The SFO’s new cooperation guidance SFO Corporate Guidance - GOV.UK (published on 24 April) updates the SFO’s original cooperation guidance published in 2019 and comes ahead of the new failure to prevent fraud offence coming into force in September 2025 (see here: Failure to prevent fraud: What should you be doing before September? | Global law firm | Norton Rose Fulbright).
The updated cooperation guidance provides helpful pointers on factors the SFO will consider in offering a Deferred Prosecution Agreement (DPA), reduced penalties, or making a decision not to prosecute. It also sets out the potential benefits of self-reporting, and its expectations in relation to the self-reporting process and cooperation.
We have set out below three key points on the changes to the guidance.
1. Emphasis on the potential benefits of self-reporting
The SFO guidance seeks to incentivise self-reporting (which it has previously noted has dropped off in recent years) by stating that if a company self-reports and then cooperates fully it will be invited to DPA negotiations unless there are exceptional circumstances. This is a subtle but important shift in the SFO’s position emphasis towards a presumption of a DPA invitation. Conversely, the SFO warns that companies which do not self-report may receive harsher penalties.
Whether or not to self-report will still remain a finely balanced decision for many corporates (see our recent article here: https://www.nortonrosefulbright.com/en-la/knowledge/publications/f57ee6c4/corporate-self-reporting-weighing-the-cost-of-coming-clean) and the SFO recognises that some level of internal investigation will usually be needed before considering a self-report. The guidance also notes that filing a proceeds of crime suspicious activity report or other similar notification will not in itself amount to a self-report.
2. “Exemplary cooperation” needed in order to be invited to a DPA in the absence of a self-report
The SFO explains in the guidance that if a company does not self-report, its cooperation must be “exemplary” in order to be invited to negotiate a DPA. The guidance sets out at paragraph 22 detailed examples of “exemplary cooperation”, including:
preserving and identifying to the SFO all relevant material (including material held by third parties, or under the company’s control but held overseas);
- presenting the facts on suspected criminal conduct as well as any previous relevant corporate criminal conduct and how that was resolved;
- engaging with the SFO in advance of any internal investigation steps which could prejudice the SFO’s investigation (and in particular interviews); and
- presenting to the SFO a thorough analysis of the company’s compliance programme (including any deficiencies identified).
The guidance states that waiver of legal privilege is not required, but the SFO emphasises that this will be viewed as a marker of cooperation, including in relation to legally privileged interview notes.
Importantly, the guidance states that a company which takes all of the steps set out at paragraph 22 is likely to be viewed as having provided exemplary cooperation.
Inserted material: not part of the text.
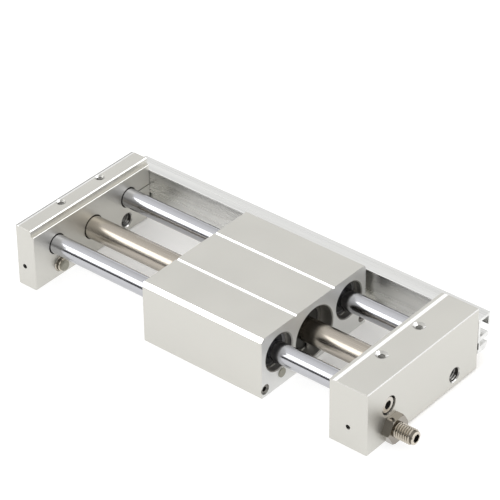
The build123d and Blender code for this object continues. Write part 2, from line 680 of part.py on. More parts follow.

3. A commitment to make decisions (and investigate) quickly
The SFO guidance seeks to give entities considering self-reporting greater clarity on timescales: it states that it will contact a self-reporting entity within 48 hours, decide within six months of a self-report whether or not to open an investigation, investigate “reasonably quickly” and conclude DPA negotiations within six months of an invitation to open such negotiations. The key unknown in that timescale is how long the SFO’s investigation itself will take – but the SFO has shown under the current director a commitment to work at speed.